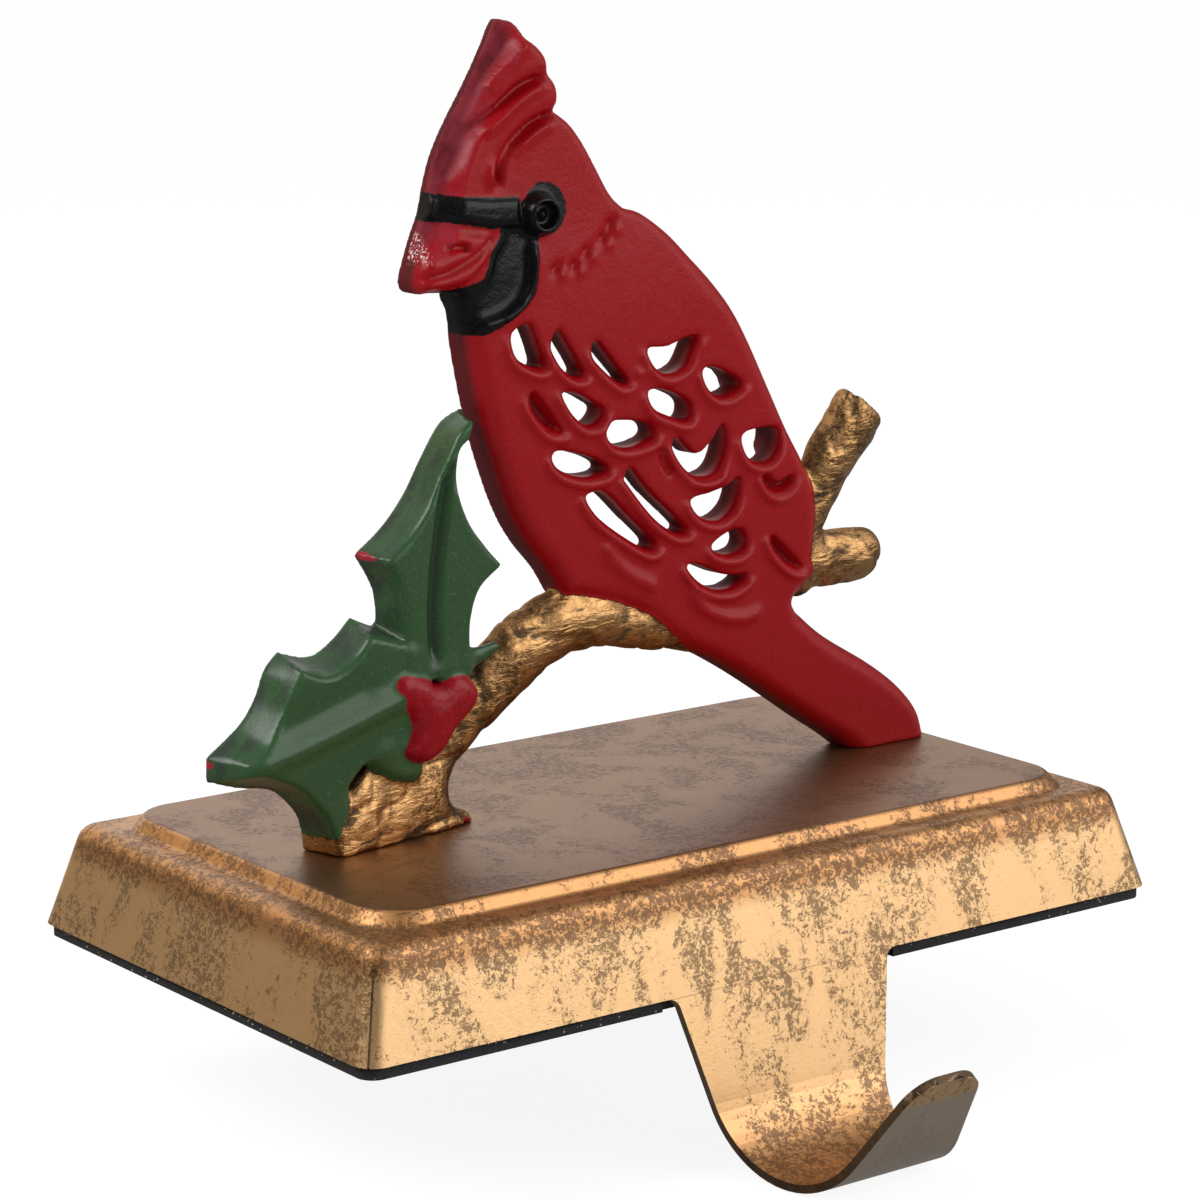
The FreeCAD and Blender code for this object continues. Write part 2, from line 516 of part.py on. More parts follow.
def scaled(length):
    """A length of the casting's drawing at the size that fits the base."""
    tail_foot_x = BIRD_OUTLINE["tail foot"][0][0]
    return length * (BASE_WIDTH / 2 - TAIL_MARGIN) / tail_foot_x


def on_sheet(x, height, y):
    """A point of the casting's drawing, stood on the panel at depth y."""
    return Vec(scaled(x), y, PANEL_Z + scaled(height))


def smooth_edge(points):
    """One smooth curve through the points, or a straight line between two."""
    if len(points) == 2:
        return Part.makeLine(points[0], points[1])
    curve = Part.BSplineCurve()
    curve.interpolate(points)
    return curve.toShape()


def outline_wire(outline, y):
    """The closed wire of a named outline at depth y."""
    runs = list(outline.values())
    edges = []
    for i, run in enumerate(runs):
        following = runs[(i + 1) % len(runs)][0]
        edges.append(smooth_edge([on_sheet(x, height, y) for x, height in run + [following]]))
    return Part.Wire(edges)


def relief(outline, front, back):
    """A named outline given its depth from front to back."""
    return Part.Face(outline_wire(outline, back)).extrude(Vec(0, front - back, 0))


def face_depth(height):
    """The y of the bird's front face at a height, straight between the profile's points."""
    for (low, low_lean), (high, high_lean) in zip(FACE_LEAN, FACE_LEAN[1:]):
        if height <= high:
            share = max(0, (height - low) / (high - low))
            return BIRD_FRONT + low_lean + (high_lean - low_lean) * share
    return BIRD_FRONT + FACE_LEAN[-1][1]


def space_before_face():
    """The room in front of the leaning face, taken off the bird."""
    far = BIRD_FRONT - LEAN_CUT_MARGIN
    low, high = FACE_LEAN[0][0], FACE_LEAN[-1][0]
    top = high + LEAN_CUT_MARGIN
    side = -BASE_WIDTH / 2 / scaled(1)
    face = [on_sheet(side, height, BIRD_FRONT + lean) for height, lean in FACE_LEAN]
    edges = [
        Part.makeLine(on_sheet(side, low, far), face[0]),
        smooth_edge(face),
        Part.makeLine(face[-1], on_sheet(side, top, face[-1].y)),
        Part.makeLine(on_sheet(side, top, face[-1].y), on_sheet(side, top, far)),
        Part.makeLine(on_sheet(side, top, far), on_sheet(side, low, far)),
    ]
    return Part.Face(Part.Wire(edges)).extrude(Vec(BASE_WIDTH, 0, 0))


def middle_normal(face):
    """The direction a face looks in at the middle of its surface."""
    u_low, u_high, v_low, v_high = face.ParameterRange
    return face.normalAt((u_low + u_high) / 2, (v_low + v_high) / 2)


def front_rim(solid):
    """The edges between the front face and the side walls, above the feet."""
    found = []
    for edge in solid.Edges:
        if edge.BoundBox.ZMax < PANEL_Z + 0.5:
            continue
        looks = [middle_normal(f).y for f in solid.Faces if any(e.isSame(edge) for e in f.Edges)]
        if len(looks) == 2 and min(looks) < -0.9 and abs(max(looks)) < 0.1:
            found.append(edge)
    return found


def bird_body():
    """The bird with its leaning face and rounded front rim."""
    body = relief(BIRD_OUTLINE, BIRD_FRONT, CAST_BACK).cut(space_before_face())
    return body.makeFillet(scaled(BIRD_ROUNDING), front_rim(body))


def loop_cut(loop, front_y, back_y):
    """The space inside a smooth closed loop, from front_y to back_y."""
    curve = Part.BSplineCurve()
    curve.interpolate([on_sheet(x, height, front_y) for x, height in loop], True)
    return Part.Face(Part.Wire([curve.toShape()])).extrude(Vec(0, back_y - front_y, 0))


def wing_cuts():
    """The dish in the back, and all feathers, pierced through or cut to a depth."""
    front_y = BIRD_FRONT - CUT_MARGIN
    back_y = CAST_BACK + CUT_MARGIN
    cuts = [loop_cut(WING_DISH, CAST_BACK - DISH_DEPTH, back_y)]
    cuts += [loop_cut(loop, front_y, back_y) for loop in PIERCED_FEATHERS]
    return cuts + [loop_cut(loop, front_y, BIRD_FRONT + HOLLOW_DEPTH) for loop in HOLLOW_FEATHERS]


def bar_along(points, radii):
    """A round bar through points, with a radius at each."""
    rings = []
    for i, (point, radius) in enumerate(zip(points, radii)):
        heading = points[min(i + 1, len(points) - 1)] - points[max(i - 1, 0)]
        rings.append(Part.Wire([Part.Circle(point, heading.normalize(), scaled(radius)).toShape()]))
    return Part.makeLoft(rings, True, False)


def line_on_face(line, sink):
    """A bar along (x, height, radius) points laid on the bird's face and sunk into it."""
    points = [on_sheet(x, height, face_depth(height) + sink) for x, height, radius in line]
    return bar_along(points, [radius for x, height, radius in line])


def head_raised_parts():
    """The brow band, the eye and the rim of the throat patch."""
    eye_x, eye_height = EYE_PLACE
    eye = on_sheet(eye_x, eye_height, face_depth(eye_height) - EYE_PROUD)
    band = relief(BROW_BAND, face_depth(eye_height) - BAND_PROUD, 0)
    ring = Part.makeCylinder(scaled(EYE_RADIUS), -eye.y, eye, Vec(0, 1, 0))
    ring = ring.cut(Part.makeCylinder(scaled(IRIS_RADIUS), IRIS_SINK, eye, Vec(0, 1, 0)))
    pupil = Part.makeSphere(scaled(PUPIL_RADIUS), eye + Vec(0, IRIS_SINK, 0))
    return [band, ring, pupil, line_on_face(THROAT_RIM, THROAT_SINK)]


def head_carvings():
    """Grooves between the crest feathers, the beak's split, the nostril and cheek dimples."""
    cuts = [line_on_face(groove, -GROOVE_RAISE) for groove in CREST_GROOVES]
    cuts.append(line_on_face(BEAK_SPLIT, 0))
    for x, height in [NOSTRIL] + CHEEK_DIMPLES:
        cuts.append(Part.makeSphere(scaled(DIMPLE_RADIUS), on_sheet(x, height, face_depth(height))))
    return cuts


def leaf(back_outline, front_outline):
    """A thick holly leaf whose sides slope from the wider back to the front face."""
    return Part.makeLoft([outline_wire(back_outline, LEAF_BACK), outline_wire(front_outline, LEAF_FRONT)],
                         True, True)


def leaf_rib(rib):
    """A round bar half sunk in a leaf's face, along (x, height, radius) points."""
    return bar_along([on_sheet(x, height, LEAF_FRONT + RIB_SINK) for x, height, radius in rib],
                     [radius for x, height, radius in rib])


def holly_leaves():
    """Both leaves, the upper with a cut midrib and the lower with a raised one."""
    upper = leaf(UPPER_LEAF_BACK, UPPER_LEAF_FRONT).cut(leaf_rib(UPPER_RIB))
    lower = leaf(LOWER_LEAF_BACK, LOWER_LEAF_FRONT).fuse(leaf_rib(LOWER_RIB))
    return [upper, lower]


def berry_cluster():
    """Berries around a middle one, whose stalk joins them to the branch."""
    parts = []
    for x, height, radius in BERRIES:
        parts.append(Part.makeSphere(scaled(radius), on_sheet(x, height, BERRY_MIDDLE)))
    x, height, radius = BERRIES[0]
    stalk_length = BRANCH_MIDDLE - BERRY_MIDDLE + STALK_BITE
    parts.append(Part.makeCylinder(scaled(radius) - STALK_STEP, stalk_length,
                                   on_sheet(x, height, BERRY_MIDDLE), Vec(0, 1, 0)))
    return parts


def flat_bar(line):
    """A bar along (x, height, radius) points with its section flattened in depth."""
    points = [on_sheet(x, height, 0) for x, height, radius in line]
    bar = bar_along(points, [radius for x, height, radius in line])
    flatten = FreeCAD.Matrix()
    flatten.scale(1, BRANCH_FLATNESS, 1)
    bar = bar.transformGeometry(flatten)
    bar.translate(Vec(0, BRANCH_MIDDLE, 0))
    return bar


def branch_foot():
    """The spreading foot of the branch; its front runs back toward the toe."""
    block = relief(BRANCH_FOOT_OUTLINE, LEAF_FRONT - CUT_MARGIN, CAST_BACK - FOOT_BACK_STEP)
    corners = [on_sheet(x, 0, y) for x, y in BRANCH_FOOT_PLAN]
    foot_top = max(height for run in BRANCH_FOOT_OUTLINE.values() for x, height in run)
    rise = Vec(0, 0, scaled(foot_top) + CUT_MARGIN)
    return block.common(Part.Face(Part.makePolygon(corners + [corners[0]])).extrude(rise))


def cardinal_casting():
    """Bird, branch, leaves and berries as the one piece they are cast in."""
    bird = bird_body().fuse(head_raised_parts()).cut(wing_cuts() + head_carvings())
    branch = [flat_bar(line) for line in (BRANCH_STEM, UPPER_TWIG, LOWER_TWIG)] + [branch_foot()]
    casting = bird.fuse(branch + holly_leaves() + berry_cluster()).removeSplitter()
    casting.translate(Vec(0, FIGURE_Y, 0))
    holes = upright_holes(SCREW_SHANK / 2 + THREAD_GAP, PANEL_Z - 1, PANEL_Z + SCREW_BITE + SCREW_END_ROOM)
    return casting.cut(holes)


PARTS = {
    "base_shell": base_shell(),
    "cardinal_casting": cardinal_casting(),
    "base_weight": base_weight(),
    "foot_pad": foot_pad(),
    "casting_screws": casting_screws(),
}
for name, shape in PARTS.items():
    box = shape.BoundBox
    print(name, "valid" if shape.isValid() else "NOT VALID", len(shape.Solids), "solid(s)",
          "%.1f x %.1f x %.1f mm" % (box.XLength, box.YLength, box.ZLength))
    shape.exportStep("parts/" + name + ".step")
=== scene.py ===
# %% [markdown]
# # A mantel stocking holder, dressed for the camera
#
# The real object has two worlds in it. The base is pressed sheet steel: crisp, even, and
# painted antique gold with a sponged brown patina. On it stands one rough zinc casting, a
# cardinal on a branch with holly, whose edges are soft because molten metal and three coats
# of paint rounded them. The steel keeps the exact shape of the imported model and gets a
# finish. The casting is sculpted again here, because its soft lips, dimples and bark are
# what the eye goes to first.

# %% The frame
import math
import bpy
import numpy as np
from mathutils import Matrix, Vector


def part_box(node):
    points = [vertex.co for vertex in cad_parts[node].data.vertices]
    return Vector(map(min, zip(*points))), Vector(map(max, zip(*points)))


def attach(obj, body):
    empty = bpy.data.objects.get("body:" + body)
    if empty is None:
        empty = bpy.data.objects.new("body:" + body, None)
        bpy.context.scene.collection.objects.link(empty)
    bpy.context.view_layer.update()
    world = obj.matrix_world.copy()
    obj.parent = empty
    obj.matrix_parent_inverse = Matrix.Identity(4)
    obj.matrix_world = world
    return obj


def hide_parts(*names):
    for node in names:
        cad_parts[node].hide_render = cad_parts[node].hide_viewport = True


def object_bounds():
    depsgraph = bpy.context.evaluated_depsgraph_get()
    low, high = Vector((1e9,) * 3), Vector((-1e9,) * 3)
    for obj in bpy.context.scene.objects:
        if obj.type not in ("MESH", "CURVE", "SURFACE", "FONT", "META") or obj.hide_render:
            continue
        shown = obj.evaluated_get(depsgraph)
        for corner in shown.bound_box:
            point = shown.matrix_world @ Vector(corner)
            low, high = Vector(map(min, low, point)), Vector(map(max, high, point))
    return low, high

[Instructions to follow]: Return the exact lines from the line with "zip(*points))), Vector(map(max, zip(*points)))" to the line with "obj.parent = empty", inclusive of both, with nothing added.

[Written answer]:
    return Vector(map(min, zip(*points))), Vector(map(max, zip(*points)))


def attach(obj, body):
    empty = bpy.data.objects.get("body:" + body)
    if empty is None:
        empty = bpy.data.objects.new("body:" + body, None)
        bpy.context.scene.collection.objects.link(empty)
    bpy.context.view_layer.update()
    world = obj.matrix_world.copy()
    obj.parent = empty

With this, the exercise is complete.